With all those failures, how does Starlin also manage to fail in the realm of the mythopoeic?  Well, putting aside all of the artist's phony-baloney attempts to reproduce the effects of ceremonial magic, the core of the story is seen below:




See, after Taurus explains everything he's done to make Darklock into a super-magus for this future crisis, the villain reveals that Darklock can only obtain his super-magic if he sacrifices the thing he loves most, which happens to be Sister Marian. 

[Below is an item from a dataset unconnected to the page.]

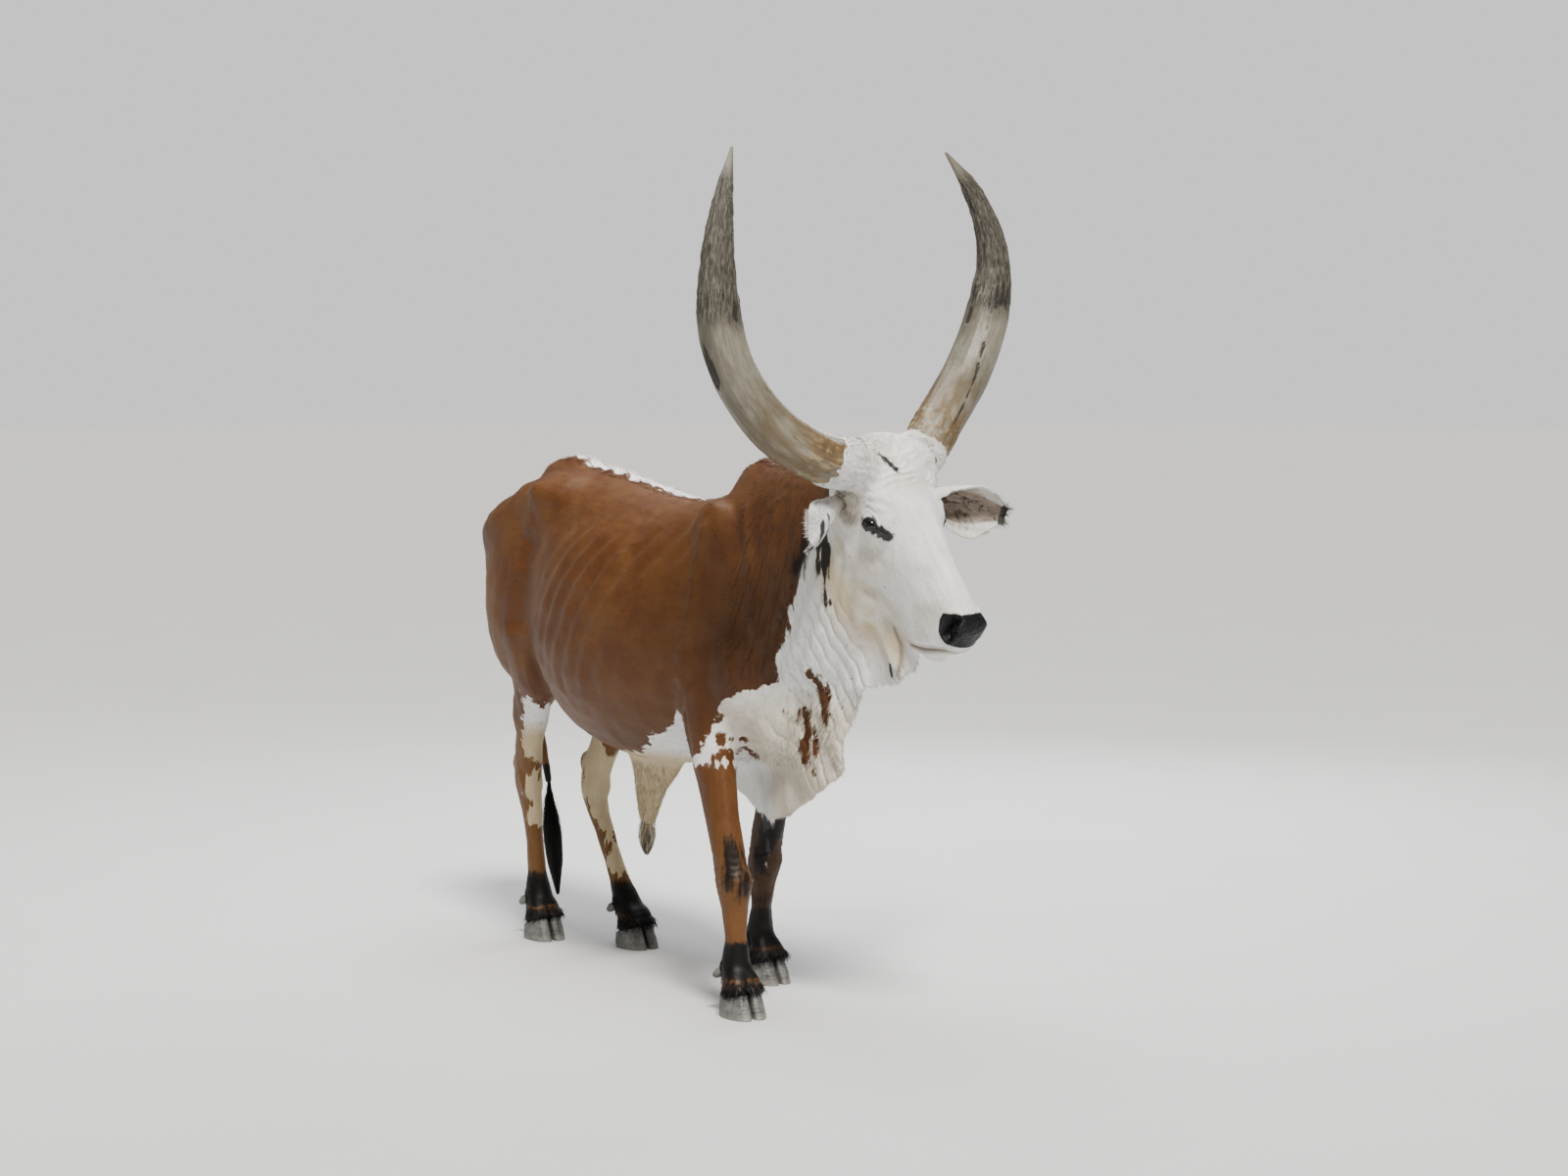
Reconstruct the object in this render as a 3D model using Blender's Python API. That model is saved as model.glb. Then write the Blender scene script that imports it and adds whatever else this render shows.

Given the numerous indirect references to Christianity throughout the story, it's impossible not to read Marian's death as a reference to Christ's Passion-- except that this time, it's the Serpent who gets the upper hand:




Now, if Starlin's protagonist had asked Marian to sacrifice herself, and she had agreed, then that might have worked in one fashion or another, be it as a serious *imitatio Dei* or as a satirical version of same. But because Darklock does not give Marian a choice-- and yet he isn't abrogating to himself any superior freedom to act with cruelty, as one might argue of Agamemnon sacrificing Iphigenia-- Starlin's murder of "what he loves most" comes off as shallow in its self-aggrandizement. I've critiqued on various occasions the thin-skinned gender-complaints summed up by the trope "women in refrigerators." But even if I'd cross off the names of a lot of female characters on the "WIR" list, Sister Marian would probably remain on it-- and maybe even move to number-one position.

The real price of THE PRICE was the one this work levied on Starlin's capacity as an artist, since I'd argue that he never subsequently lived up to his initial potential.